Even before Thanksgiving, there is a holiday in November that reminds us to give thanks – specifically to an amazing group of men and women.
Veterans Day, which falls on November 11th this year, honors those who have served in the U.S. Armed Forces. If you work with or for a veteran, don’t forget to give them a salute! If you don’t have a veteran working on your team, you and your company might be missing out. In addition to possessing great technical skills, veterans also have many sought-after competencies that we look for in job candidates. Thanks to their prior military training and career, they have polished their skills in leadership, teamwork, critical thinking and problem-solving to a fine shine – not to mention their training on how to work under pressure was a bit more rigorous than many of their civilian counterparts. And that’s just a few of their many marketable strengths. Here are a few more:
- High adaptability: veterans have a proven ability to learn new skills quickly and efficiently, which is very helpful nowadays, when we are constantly changing software, improving processes and evolving our best practices.

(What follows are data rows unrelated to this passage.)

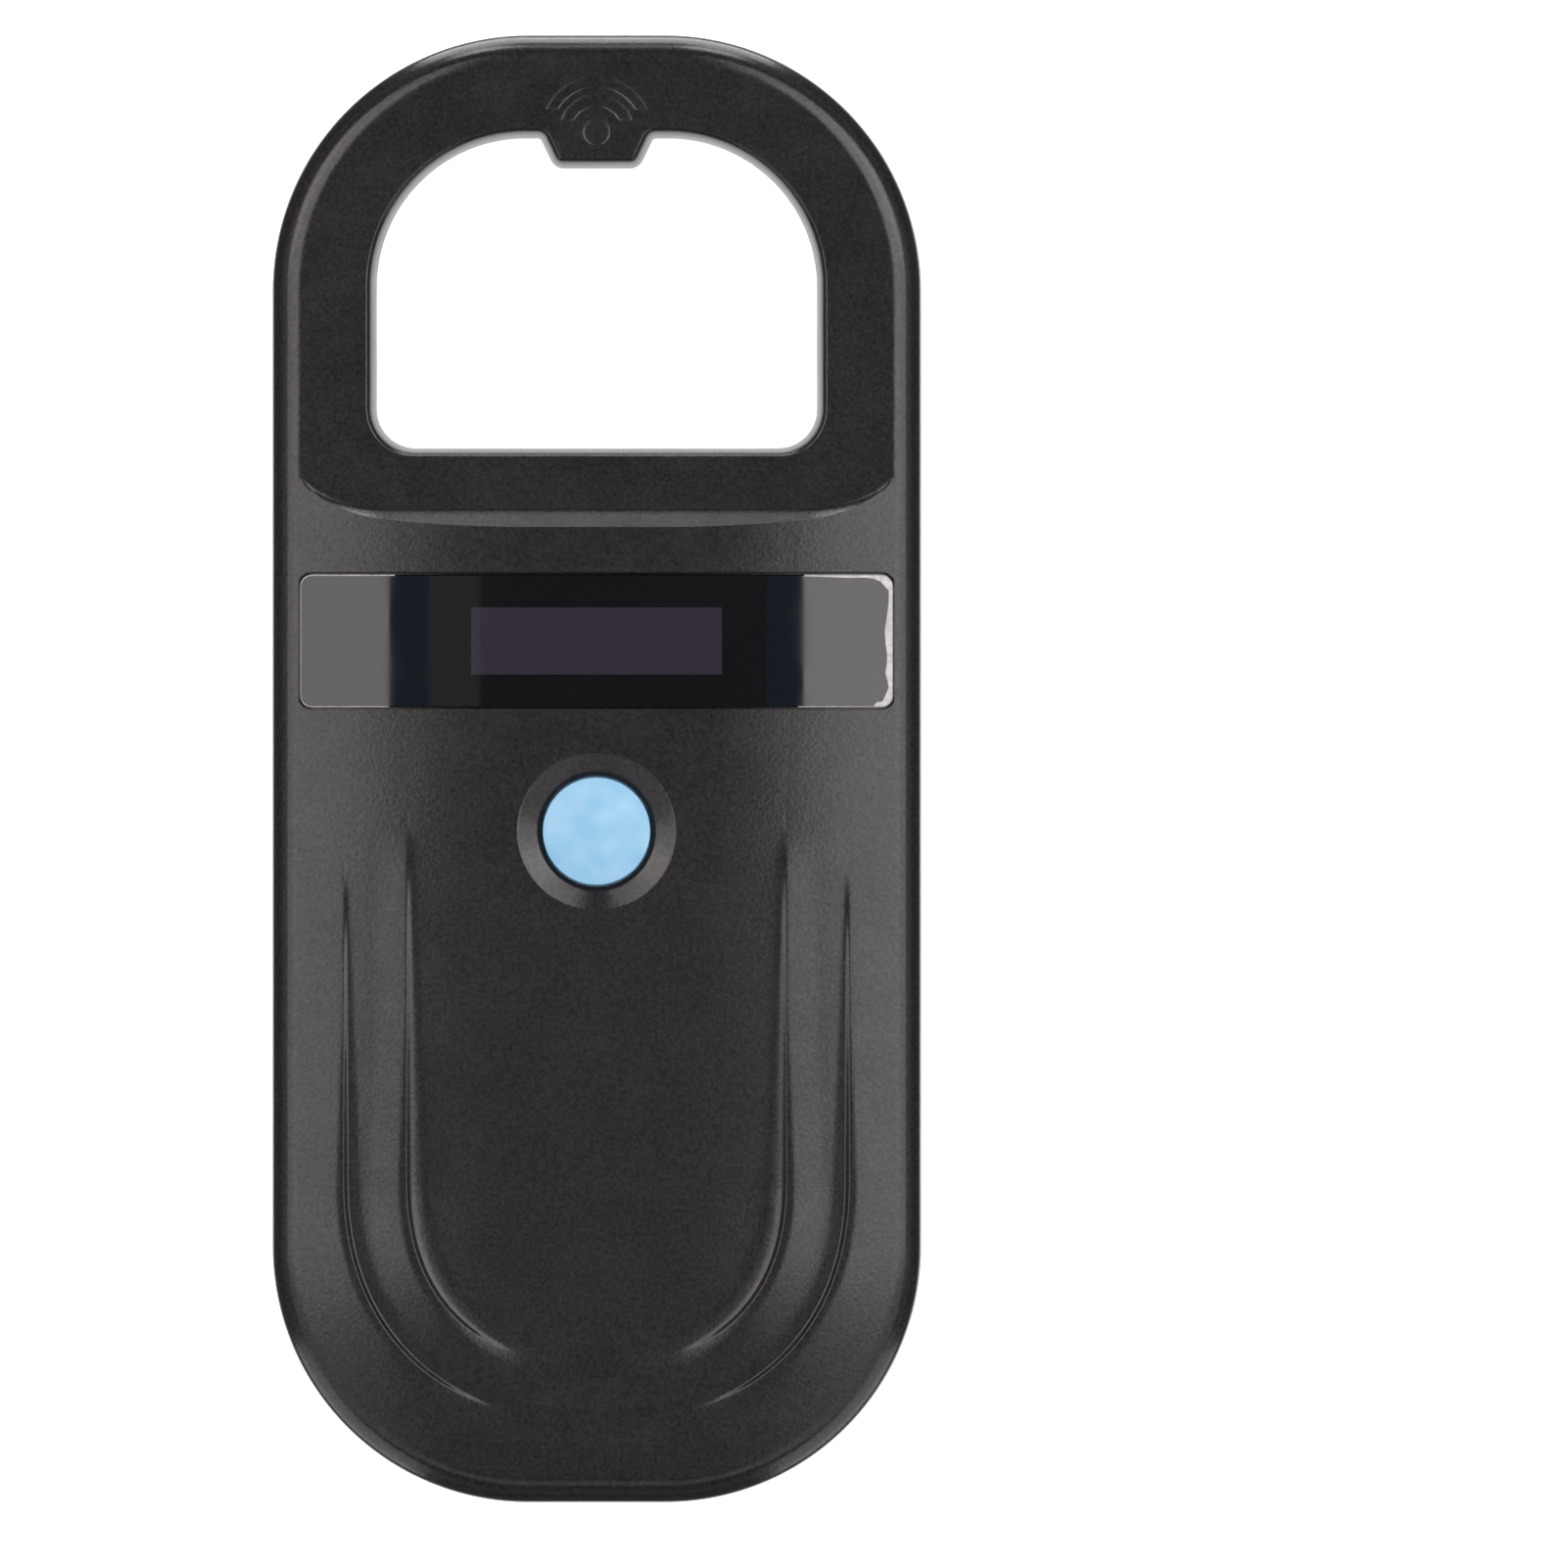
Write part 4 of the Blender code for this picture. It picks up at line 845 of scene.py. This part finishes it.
def front_inside():
    places = [middle_of(box) for box in SHELL_SCREW_BOXES + PCB_SCREW_BOXES]
    holes = [circle(x, y, FRONT_BOSS_RADIUS) for x, y in places]
    walls = [outline(WALL), plain_opening(WALL)]
    patches = [sheet(walls + [button_circle(HOLE_RADIUS), pad_outline()] + holes, ceiling, (),
                     INSIDE_SPACING)]
    for loop in walls:
        patches += wall(loop, PARTING_Z, ceiling)
    for box in SHELL_SCREW_BOXES:
        patches += boss(*middle_of(box), PARTING_Z, SHELL_PILOT_END)
    for box in PCB_SCREW_BOXES:
        patches += boss(*middle_of(box), PCB_BOSS_END, PCB_PILOT_END)
    return patches


def port_boxes():
    """The recess for a plug, and the slot for the socket."""
    low, high = USB_BOX
    outside = -HALF_LENGTH - MM
    recess = ((-PORT_RECESS_HALF, outside, low.z - PORT_RECESS_MARGIN),
              (PORT_RECESS_HALF, -HALF_LENGTH + PORT_RECESS_DEPTH, high.z + PORT_RECESS_MARGIN))
    slot = ((low.x - PORT_SLOT_GAP, outside, low.z - PORT_SLOT_GAP),
            (high.x + PORT_SLOT_GAP, -HALF_LENGTH + 2.0 * WALL, high.z + PORT_SLOT_GAP))
    return [recess, slot]


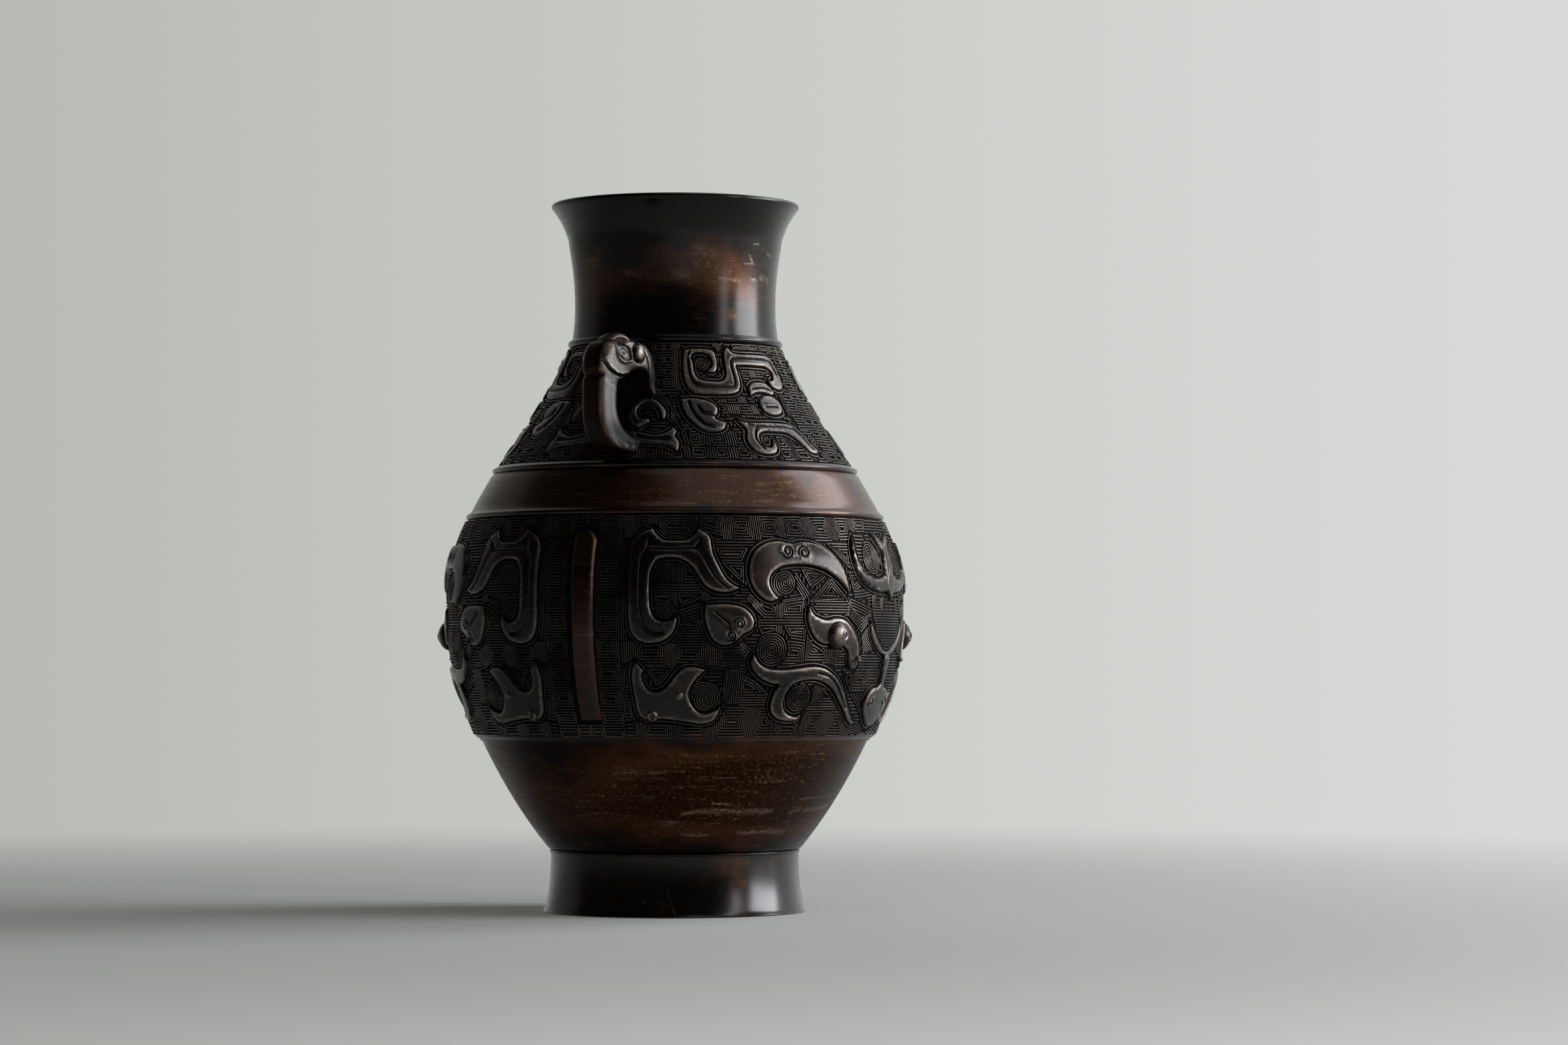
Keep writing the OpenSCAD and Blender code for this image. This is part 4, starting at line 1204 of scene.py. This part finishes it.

- Strong leadership: as trained soldiers, veterans can calmly take charge when necessary, and then lead by example as well as through clear directives, motivation and delegation.
- Collaboration and diversity: nothing teaches teamwork as thoroughly as the military, where the mission and goal come first, and everyone must learn to work together successfully, regardless of race, gender, ethnicity, age – everyone is a valued part of the team and critical to the mission’s success
- Accountability: the military is legendary for cultivating a healthy respect processes, systems, policies and taking responsibility. Follow-through and ownership are vital skills in the armed forces.
- Safety and health awareness: veterans are trained to be conscious and cautious of any dangers that can pose threats to them or those around them. They are comfortable with even stringent health and safety standards, and many are trained to remain calm when incidents, hazards or injuries happen.